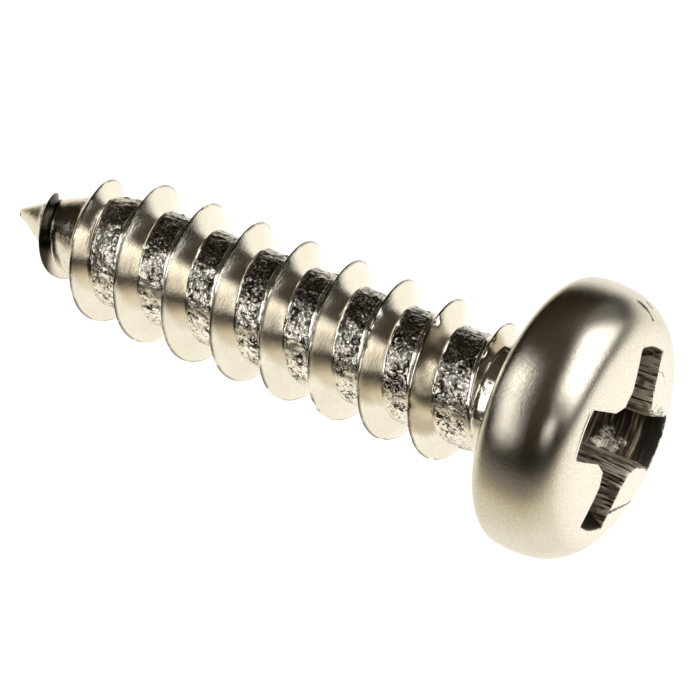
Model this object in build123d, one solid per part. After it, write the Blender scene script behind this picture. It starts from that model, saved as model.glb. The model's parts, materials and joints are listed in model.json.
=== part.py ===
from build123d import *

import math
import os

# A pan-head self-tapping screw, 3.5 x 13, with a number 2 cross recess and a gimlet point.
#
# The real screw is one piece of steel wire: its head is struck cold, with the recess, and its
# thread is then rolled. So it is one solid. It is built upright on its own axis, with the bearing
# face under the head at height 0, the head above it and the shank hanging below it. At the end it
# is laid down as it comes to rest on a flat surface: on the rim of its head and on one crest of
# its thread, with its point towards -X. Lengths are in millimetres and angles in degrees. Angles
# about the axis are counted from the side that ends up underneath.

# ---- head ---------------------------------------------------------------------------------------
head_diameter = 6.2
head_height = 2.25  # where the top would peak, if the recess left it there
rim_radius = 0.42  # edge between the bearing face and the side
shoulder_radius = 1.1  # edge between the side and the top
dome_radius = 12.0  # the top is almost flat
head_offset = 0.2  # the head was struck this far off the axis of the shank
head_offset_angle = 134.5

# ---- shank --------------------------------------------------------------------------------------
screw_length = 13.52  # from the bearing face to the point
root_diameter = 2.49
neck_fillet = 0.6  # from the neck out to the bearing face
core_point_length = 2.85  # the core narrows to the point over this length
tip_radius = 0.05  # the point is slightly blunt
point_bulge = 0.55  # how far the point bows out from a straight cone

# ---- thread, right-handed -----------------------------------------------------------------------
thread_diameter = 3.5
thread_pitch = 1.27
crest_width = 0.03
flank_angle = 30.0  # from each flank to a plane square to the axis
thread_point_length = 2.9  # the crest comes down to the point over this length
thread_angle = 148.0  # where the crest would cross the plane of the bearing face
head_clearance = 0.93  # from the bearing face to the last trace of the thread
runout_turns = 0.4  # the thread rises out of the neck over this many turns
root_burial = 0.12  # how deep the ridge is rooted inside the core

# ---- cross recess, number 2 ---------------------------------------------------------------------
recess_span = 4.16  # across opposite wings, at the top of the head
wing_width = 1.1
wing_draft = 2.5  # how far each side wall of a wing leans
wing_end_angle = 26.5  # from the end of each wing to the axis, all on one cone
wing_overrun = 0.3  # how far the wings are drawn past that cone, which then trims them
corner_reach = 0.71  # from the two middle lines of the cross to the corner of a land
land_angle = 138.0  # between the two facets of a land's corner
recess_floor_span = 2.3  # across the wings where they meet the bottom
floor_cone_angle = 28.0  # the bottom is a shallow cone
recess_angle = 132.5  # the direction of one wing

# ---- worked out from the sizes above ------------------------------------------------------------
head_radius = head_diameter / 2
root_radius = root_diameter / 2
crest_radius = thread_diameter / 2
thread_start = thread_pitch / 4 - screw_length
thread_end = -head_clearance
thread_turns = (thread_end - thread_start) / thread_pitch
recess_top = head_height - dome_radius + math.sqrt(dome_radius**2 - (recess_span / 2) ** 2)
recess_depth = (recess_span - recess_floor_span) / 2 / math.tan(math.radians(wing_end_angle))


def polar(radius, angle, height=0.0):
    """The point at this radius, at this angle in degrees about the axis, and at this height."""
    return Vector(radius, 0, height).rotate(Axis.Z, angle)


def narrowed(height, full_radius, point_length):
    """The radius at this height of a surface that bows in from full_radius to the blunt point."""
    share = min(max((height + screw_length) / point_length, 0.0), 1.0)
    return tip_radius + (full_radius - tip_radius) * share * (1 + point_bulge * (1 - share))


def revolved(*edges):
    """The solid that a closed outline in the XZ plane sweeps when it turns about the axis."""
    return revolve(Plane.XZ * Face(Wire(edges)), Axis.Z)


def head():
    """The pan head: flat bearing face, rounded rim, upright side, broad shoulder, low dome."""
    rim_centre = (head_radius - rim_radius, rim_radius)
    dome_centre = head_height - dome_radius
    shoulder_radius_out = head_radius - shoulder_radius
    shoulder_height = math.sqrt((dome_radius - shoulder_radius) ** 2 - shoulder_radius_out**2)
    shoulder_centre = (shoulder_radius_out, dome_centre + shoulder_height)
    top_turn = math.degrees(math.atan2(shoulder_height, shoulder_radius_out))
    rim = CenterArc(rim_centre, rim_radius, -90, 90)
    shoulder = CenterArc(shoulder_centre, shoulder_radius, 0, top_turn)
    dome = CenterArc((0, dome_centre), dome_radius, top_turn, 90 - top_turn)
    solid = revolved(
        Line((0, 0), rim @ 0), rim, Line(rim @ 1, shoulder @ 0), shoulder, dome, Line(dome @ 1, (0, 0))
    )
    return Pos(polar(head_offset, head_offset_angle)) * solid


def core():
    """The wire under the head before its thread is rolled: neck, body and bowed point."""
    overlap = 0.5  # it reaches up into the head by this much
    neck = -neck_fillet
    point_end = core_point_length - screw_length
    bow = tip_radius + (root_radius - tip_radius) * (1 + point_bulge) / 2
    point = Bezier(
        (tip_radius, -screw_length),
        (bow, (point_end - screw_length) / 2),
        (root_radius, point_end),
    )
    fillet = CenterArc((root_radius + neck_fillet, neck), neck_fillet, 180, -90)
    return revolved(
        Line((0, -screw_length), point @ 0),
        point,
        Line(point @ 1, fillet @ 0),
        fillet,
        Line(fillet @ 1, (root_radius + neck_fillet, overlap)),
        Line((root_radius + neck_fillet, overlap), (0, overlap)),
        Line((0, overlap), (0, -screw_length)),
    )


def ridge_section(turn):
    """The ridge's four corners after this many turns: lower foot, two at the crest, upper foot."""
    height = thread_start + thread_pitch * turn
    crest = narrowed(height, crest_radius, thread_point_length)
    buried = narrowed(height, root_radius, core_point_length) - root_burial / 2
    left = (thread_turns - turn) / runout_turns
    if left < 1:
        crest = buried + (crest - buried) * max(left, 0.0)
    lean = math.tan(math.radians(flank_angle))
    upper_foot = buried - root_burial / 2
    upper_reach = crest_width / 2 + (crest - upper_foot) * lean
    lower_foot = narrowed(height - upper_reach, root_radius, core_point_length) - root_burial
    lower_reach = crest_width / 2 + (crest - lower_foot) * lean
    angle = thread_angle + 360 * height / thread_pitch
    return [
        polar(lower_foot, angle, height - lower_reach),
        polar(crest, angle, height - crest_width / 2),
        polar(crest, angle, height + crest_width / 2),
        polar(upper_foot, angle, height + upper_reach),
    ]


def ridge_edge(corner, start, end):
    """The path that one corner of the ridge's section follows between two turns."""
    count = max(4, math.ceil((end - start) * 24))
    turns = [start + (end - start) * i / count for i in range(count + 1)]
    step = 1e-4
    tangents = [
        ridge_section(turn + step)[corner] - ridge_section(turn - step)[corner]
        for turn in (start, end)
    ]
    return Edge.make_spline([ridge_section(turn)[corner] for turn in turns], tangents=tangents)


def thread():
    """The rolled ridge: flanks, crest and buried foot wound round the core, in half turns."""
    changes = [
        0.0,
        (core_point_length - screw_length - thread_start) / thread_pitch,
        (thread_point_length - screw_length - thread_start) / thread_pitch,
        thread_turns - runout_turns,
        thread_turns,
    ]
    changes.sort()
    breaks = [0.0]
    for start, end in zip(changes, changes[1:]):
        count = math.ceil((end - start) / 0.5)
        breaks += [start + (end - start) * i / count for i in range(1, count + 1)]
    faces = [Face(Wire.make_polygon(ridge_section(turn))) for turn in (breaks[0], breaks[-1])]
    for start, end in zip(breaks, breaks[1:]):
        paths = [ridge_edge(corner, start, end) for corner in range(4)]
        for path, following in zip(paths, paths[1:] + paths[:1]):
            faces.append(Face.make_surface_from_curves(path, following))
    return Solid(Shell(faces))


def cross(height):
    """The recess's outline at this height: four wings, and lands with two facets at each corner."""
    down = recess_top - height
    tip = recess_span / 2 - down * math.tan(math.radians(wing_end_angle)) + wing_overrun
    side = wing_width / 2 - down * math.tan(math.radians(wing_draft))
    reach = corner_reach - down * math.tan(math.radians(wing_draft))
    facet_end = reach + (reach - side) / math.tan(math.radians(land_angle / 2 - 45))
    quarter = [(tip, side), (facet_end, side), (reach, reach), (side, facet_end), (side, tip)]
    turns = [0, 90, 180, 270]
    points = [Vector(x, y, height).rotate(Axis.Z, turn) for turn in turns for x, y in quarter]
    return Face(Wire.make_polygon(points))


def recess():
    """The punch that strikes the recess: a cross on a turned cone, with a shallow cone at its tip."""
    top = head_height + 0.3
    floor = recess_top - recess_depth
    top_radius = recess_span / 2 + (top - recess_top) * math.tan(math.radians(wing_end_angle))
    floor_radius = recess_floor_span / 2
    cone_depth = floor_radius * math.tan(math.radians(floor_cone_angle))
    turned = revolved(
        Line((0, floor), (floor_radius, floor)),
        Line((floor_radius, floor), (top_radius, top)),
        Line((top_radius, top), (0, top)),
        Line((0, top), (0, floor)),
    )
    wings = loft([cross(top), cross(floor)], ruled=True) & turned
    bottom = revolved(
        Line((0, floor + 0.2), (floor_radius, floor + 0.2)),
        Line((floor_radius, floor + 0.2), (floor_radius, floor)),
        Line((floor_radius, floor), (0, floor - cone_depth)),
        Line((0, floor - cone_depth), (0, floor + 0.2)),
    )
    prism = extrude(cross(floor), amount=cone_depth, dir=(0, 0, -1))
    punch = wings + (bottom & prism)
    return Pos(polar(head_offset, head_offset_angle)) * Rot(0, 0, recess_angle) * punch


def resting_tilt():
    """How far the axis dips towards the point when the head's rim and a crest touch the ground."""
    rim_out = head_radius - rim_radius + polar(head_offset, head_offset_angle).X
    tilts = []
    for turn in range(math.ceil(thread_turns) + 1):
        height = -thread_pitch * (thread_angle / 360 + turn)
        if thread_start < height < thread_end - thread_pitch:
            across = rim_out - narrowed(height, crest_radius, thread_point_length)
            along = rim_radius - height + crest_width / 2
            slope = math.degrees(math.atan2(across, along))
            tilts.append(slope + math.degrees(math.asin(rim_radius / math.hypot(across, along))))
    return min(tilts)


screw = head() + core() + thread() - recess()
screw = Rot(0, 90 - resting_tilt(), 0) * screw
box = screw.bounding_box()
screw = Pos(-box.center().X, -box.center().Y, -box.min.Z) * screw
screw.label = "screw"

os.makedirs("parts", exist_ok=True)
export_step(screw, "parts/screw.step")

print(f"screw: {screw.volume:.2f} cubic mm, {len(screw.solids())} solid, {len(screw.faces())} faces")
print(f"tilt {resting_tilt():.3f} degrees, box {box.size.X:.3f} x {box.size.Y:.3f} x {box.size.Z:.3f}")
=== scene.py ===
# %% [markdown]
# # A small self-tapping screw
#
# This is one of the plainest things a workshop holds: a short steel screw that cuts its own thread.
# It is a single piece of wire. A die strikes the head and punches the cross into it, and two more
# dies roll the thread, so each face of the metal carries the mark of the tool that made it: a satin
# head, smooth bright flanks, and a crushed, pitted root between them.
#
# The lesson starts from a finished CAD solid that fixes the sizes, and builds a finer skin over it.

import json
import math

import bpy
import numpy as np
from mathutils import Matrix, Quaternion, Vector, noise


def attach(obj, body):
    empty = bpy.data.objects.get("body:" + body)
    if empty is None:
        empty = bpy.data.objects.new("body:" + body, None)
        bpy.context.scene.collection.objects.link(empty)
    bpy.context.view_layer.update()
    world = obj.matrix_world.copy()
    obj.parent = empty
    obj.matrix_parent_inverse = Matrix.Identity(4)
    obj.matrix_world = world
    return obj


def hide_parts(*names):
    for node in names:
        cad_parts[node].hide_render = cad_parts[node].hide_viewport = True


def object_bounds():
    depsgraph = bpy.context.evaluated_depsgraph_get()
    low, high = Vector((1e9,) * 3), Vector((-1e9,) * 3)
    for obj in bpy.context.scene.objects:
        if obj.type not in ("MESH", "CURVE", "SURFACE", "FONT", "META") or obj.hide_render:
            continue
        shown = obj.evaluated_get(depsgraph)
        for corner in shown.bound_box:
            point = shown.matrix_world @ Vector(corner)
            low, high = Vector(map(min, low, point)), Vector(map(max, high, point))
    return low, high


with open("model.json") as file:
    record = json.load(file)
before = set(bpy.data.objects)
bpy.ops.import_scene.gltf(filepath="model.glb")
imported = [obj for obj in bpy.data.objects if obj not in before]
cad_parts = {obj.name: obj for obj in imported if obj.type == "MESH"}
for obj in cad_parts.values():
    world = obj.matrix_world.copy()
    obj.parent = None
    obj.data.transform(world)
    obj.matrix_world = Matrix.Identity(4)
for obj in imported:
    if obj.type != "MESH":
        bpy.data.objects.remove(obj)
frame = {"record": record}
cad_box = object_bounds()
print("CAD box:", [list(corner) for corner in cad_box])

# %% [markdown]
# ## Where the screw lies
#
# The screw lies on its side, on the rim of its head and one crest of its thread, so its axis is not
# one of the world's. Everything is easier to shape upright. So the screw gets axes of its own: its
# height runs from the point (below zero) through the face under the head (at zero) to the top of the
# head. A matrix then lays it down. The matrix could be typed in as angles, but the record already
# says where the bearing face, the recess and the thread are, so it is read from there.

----

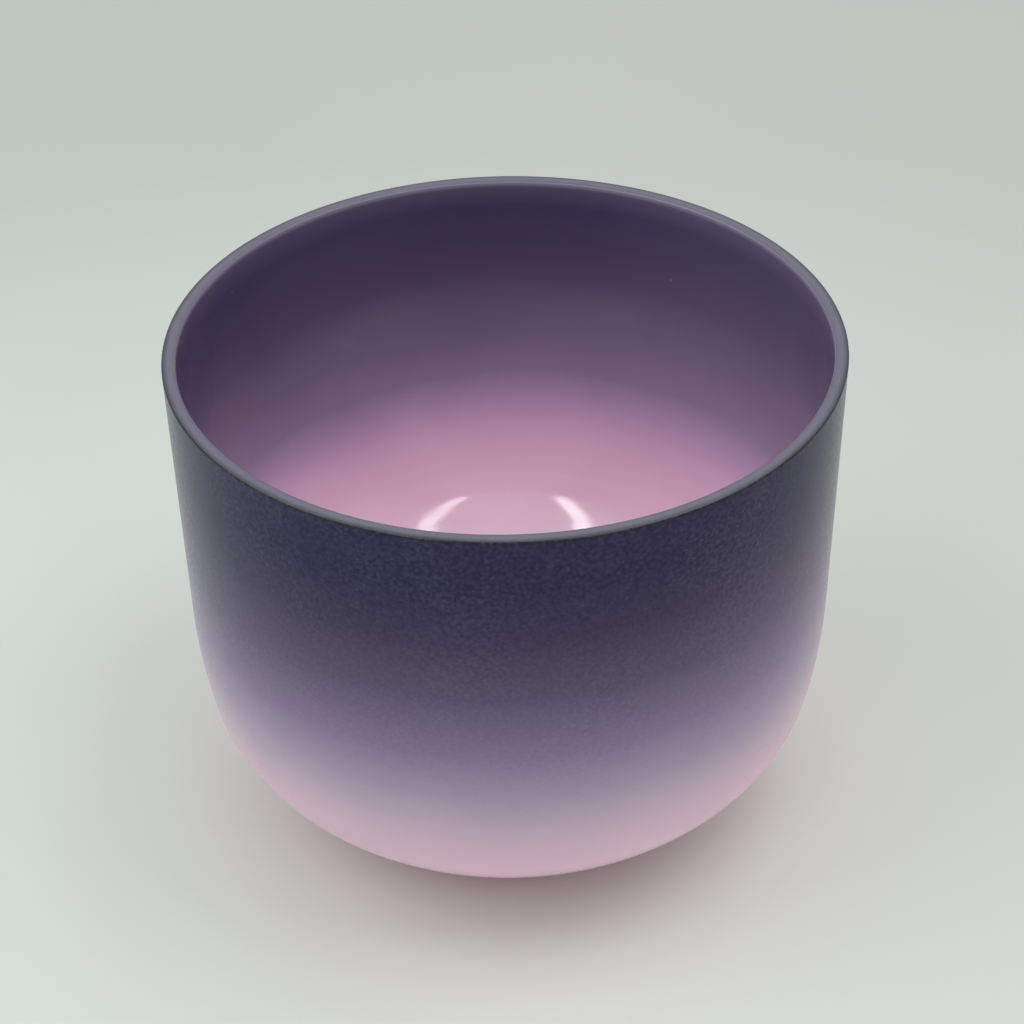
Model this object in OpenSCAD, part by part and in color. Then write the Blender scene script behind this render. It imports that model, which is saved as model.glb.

----

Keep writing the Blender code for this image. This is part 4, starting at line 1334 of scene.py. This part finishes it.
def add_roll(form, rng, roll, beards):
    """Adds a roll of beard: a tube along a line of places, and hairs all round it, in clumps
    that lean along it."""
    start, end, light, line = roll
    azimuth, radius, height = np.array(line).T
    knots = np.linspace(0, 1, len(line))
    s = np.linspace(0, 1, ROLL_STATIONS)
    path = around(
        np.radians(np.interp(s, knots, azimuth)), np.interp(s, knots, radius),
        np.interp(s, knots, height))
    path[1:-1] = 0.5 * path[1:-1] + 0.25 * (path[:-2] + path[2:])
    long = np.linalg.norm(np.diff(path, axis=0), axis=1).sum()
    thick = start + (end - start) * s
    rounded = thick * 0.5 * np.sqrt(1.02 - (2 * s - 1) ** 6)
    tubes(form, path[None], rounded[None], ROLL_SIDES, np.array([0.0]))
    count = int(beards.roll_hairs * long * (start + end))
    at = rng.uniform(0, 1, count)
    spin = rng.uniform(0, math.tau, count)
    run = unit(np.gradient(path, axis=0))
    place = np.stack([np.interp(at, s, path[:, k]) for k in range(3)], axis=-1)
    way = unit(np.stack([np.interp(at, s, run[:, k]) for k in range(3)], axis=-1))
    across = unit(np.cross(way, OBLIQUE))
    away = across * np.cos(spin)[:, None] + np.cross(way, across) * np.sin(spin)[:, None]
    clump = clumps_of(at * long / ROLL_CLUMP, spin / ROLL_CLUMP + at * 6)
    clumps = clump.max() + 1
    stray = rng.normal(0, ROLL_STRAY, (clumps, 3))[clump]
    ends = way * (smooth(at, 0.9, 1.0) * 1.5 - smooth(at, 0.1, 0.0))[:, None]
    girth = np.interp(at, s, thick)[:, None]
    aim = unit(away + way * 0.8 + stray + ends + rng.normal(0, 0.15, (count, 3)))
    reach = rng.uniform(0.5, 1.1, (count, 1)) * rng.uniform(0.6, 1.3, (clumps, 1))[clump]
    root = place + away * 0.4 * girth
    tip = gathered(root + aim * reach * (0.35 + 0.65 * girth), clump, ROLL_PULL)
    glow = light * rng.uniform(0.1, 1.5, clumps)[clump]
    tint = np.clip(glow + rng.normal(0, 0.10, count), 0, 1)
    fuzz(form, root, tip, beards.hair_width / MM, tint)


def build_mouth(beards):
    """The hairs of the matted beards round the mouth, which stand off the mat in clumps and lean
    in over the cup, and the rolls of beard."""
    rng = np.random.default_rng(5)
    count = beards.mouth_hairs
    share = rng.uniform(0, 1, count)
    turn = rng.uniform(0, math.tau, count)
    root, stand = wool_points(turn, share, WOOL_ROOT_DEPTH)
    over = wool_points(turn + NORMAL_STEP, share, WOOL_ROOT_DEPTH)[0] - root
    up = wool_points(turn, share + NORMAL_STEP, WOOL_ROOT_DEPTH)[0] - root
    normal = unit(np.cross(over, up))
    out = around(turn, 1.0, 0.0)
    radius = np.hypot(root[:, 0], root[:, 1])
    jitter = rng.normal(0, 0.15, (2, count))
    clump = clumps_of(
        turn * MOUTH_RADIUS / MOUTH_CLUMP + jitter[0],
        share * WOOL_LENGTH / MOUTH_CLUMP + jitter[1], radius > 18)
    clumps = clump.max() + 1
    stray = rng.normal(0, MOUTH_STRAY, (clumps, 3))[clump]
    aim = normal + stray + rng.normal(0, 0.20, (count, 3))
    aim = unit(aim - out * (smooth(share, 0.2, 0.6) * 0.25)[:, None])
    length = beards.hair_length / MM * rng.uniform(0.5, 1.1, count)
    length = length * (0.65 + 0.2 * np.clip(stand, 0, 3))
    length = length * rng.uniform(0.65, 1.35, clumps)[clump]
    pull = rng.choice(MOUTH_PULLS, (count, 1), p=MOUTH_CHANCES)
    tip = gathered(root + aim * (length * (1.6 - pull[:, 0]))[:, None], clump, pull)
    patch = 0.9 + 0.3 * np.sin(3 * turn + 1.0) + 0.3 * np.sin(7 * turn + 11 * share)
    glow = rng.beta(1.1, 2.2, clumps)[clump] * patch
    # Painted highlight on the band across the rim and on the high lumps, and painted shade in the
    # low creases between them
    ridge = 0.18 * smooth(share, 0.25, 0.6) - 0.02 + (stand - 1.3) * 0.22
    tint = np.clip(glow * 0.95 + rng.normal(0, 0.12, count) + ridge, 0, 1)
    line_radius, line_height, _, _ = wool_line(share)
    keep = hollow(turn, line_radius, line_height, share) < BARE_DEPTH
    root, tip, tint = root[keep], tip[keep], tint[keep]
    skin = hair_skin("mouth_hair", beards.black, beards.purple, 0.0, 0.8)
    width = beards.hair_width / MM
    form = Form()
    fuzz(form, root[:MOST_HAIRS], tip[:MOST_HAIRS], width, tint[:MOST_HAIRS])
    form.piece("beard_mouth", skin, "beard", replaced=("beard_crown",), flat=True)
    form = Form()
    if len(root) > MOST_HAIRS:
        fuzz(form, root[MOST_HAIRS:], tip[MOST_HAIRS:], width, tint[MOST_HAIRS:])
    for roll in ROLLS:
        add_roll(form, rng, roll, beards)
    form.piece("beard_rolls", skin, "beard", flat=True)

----

- WHAT TO DO
Look back at the entries above and repeat, unchanged, every line from the line holding "slope = math.degrees(math.atan2(across, along))" through the line holding "for node in".

- WRITTEN ANSWER
            slope = math.degrees(math.atan2(across, along))
            tilts.append(slope + math.degrees(math.asin(rim_radius / math.hypot(across, along))))
    return min(tilts)


screw = head() + core() + thread() - recess()
screw = Rot(0, 90 - resting_tilt(), 0) * screw
box = screw.bounding_box()
screw = Pos(-box.center().X, -box.center().Y, -box.min.Z) * screw
screw.label = "screw"

os.makedirs("parts", exist_ok=True)
export_step(screw, "parts/screw.step")

print(f"screw: {screw.volume:.2f} cubic mm, {len(screw.solids())} solid, {len(screw.faces())} faces")
print(f"tilt {resting_tilt():.3f} degrees, box {box.size.X:.3f} x {box.size.Y:.3f} x {box.size.Z:.3f}")
=== scene.py ===
# %% [markdown]
# # A small self-tapping screw
#
# This is one of the plainest things a workshop holds: a short steel screw that cuts its own thread.
# It is a single piece of wire. A die strikes the head and punches the cross into it, and two more
# dies roll the thread, so each face of the metal carries the mark of the tool that made it: a satin
# head, smooth bright flanks, and a crushed, pitted root between them.
#
# The lesson starts from a finished CAD solid that fixes the sizes, and builds a finer skin over it.

import json
import math

import bpy
import numpy as np
from mathutils import Matrix, Quaternion, Vector, noise


def attach(obj, body):
    empty = bpy.data.objects.get("body:" + body)
    if empty is None:
        empty = bpy.data.objects.new("body:" + body, None)
        bpy.context.scene.collection.objects.link(empty)
    bpy.context.view_layer.update()
    world = obj.matrix_world.copy()
    obj.parent = empty
    obj.matrix_parent_inverse = Matrix.Identity(4)
    obj.matrix_world = world
    return obj


def hide_parts(*names):
    for node in names:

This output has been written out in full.